F3G-Avatar : Face Focused Full-body Gaussian Avatar

arXiv cs.CV / 4/14/2026

📰 NewsSignals & Early TrendsModels & Research

Key Points

  • The paper introduces F3G-Avatar, a face-aware full-body Gaussian avatar synthesis method designed to preserve fine-grained facial geometry and expressions that prior full-body Gaussian approaches often miss.
  • F3G-Avatar builds animatable 3D Gaussian representations from multi-view RGB video plus regressed pose/shape parameters, using an MHR (Momentum Human Rig) template and a two-branch architecture (body deformation + face-focused deformation).
  • The method renders front/back positional maps, decodes them into 3D Gaussians, fuses the results, applies linear blend skinning (LBS), and trains with differentiable Gaussian splatting for end-to-end rendering.
  • Training uses a mix of reconstruction and perceptual losses plus a face-specific adversarial loss to improve realism in close-up face views.
  • Experiments on AvatarReX report strong face-view performance (PSNR/SSIM/LPIPS of 26.243/0.964/0.084), with ablations showing the importance of both the MHR template and the face-focused deformation branch.

Abstract

Existing full-body Gaussian avatar methods primarily optimize global reconstruction quality and often fail to preserve fine-grained facial geometry and expression details.
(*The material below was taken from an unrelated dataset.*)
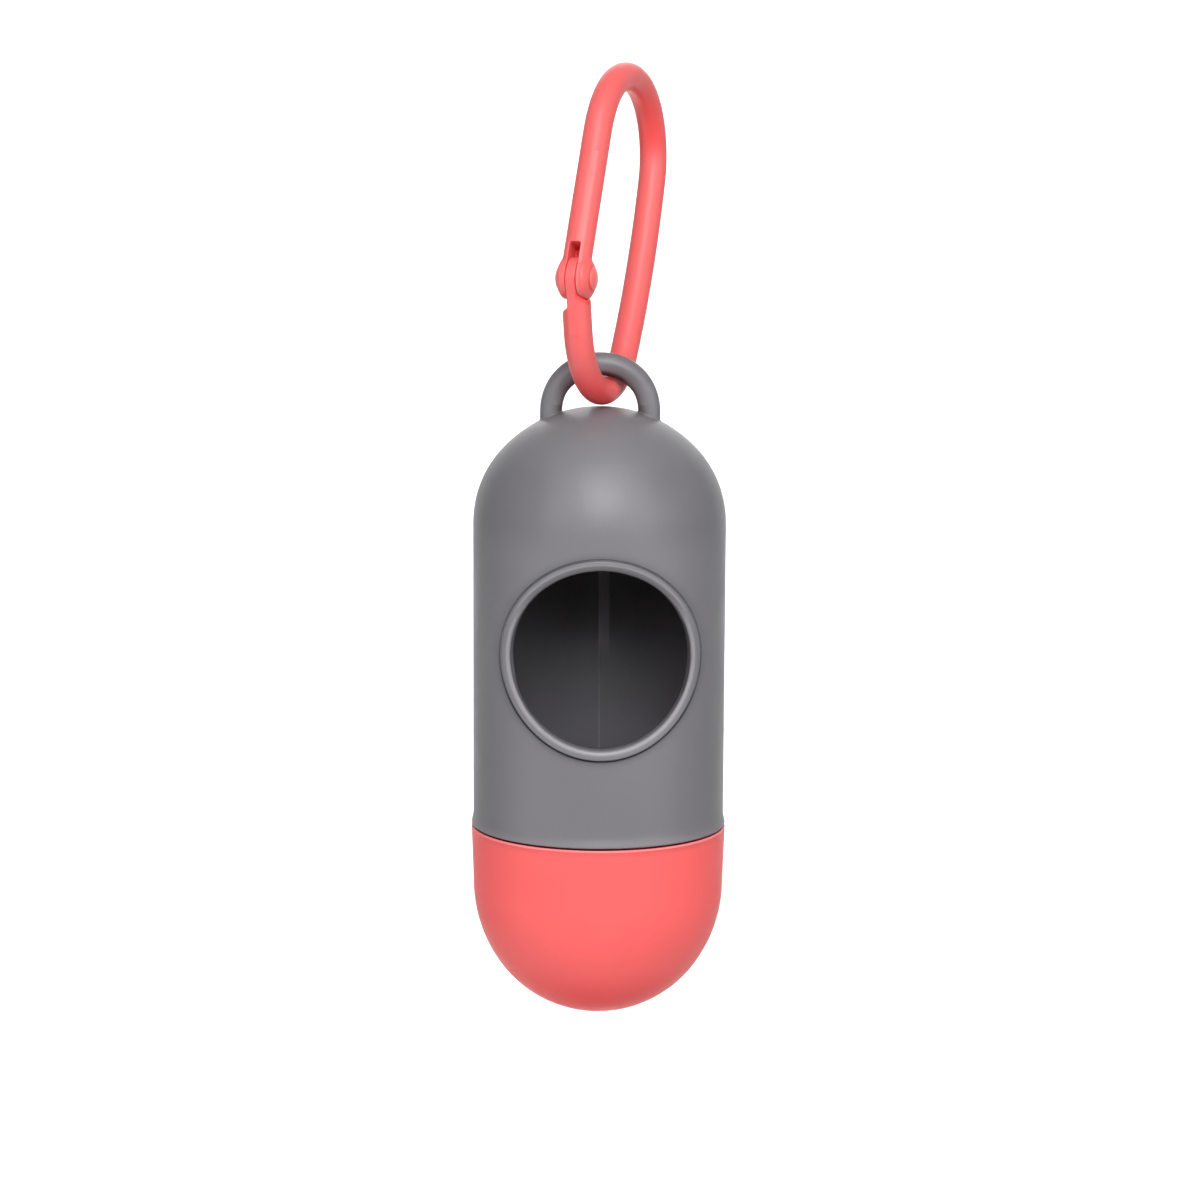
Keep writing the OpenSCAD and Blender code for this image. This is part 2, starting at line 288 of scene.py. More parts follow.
def zone(nt, col, tc, origin, axes, conds, tint):
    """Multiplies the colour by a tint where every condition (axis, from, to) has run from 0 to 1; the tints are
    painted light and shade.
    """
    co = place(nt, tc, origin, axes)
    fac = None
    for k, a, b in conds:
        mr = nt.nodes.new("ShaderNodeMapRange")
        mr.interpolation_type = "SMOOTHSTEP"
        src = co[k]
        if a > b:                     # falls with the coordinate
            mr.inputs["From Min"].default_value = b
            mr.inputs["From Max"].default_value = a
            mr.inputs["To Min"].default_value = 1.0
            mr.inputs["To Max"].default_value = 0.0
        else:
            mr.inputs["From Min"].default_value = a
            mr.inputs["From Max"].default_value = b
        nt.links.new(src, mr.inputs["Value"])
        if fac is None:
            fac = mr.outputs[0]
        else:
            mu = nt.nodes.new("ShaderNodeMath"); mu.operation = "MULTIPLY"
            nt.links.new(fac, mu.inputs[0])
            nt.links.new(mr.outputs[0], mu.inputs[1])
            fac = mu.outputs[0]
    mx = nt.nodes.new("ShaderNodeMix"); mx.data_type = "RGBA"; mx.blend_type = "MULTIPLY"
    nt.links.new(fac, mx.inputs["Factor"])
    nt.links.new(col, mx.inputs[6])
    mx.inputs[7].default_value = (*tint, 1)
    return mx.outputs[2]


def plastic(name, dark, light, rough, bump=0.02, grain=9000.0, spec=0.5, zones=()):
    m = bpy.data.materials.new(name)
    m.use_nodes = True
    nt = m.node_tree
    nt.nodes.clear()
    out = nt.nodes.new("ShaderNodeOutputMaterial")
    bs = nt.nodes.new("ShaderNodeBsdfPrincipled")
    nt.links.new(bs.outputs[0], out.inputs[0])
    tc = nt.nodes.new("ShaderNodeTexCoord")
    # slow drift of tone, as in a moulding
    n1 = nt.nodes.new("ShaderNodeTexNoise")
    n1.inputs["Scale"].default_value = 60.0
    n1.inputs["Detail"].default_value = 3.0
    n1.inputs["Roughness"].default_value = 0.55
    nt.links.new(tc.outputs["Object"], n1.inputs["Vector"])
    # fine speckle of pigment
    n2 = nt.nodes.new("ShaderNodeTexNoise")
    n2.inputs["Scale"].default_value = 2600.0
    n2.inputs["Detail"].default_value = 2.0
    nt.links.new(tc.outputs["Object"], n2.inputs["Vector"])
    mx = nt.nodes.new("ShaderNodeMath"); mx.operation = "MULTIPLY_ADD"
    nt.links.new(n2.outputs["Fac"], mx.inputs[0])
    mx.inputs[1].default_value = 0.35
    nt.links.new(n1.outputs["Fac"], mx.inputs[2])
    ramp = nt.nodes.new("ShaderNodeValToRGB")
    ramp.color_ramp.elements[0].position = 0.35
    ramp.color_ramp.elements[0].color = (*dark, 1)
    ramp.color_ramp.elements[1].position = 1.0
    ramp.color_ramp.elements[1].color = (*light, 1)
    nt.links.new(mx.outputs[0], ramp.inputs[0])
    col = ramp.outputs[0]
    for z_ in zones:
        col = zone(nt, col, tc, *z_)
    nt.links.new(col, bs.inputs["Base Color"])
    # roughness drifts a little
    n3 = nt.nodes.new("ShaderNodeTexNoise")
    n3.inputs["Scale"].default_value = 220.0
    n3.inputs["Detail"].default_value = 4.0
    nt.links.new(tc.outputs["Object"], n3.inputs["Vector"])
    mr = nt.nodes.new("ShaderNodeMapRange")
    mr.inputs["From Min"].default_value = 0.3
    mr.inputs["From Max"].default_value = 0.7
    mr.inputs["To Min"].default_value = rough - 0.04
    mr.inputs["To Max"].default_value = rough + 0.04
    nt.links.new(n3.outputs["Fac"], mr.inputs["Value"])
    nt.links.new(mr.outputs[0], bs.inputs["Roughness"])
    # spark-eroded mould texture
    n4 = nt.nodes.new("ShaderNodeTexNoise")
    n4.inputs["Scale"].default_value = grain
    n4.inputs["Detail"].default_value = 2.0
    n4.inputs["Roughness"].default_value = 0.6
    nt.links.new(tc.outputs["Object"], n4.inputs["Vector"])
    bp = nt.nodes.new("ShaderNodeBump")
    bp.inputs["Strength"].default_value = bump
    bp.inputs["Distance"].default_value = 0.0001
    nt.links.new(n4.outputs["Fac"], bp.inputs["Height"])
    nt.links.new(bp.outputs[0], bs.inputs["Normal"])
    bs.inputs["Specular IOR Level"].default_value = spec
    bs.inputs["IOR"].default_value = 1.49
    return m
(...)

This challenge arises from limited facial representational capacity that causes difficulties in modeling high-frequency pose-dependent deformations. To address this, we propose F3G-Avatar, a full-body, face-aware avatar synthesis method that reconstructs animatable human representations from multi-view RGB video and regressed pose/shape parameters. Starting from a clothed Momentum Human Rig (MHR) template, front/back positional maps are rendered and decoded into 3D Gaussians through a two-branch architecture: a body branch that captures pose-dependent non-rigid deformations and a face-focused deformation branch that refines head geometry and appearance. The predicted Gaussians are fused, posed with linear blend skinning (LBS), and rendered with differentiable Gaussian splatting. Training combines reconstruction and perceptual objectives with a face-specific adversarial loss to enhance realism in close-up views. Experiments demonstrate strong rendering quality, with face-view performance reaching PSNR/SSIM/LPIPS of 26.243/0.964/0.084 on the AvatarReX dataset. Ablations further highlight contributions of the MHR template and the face-focused deformation. F3G-Avatar provides a practical, high-quality pipeline for realistic, animatable full-body avatar synthesis.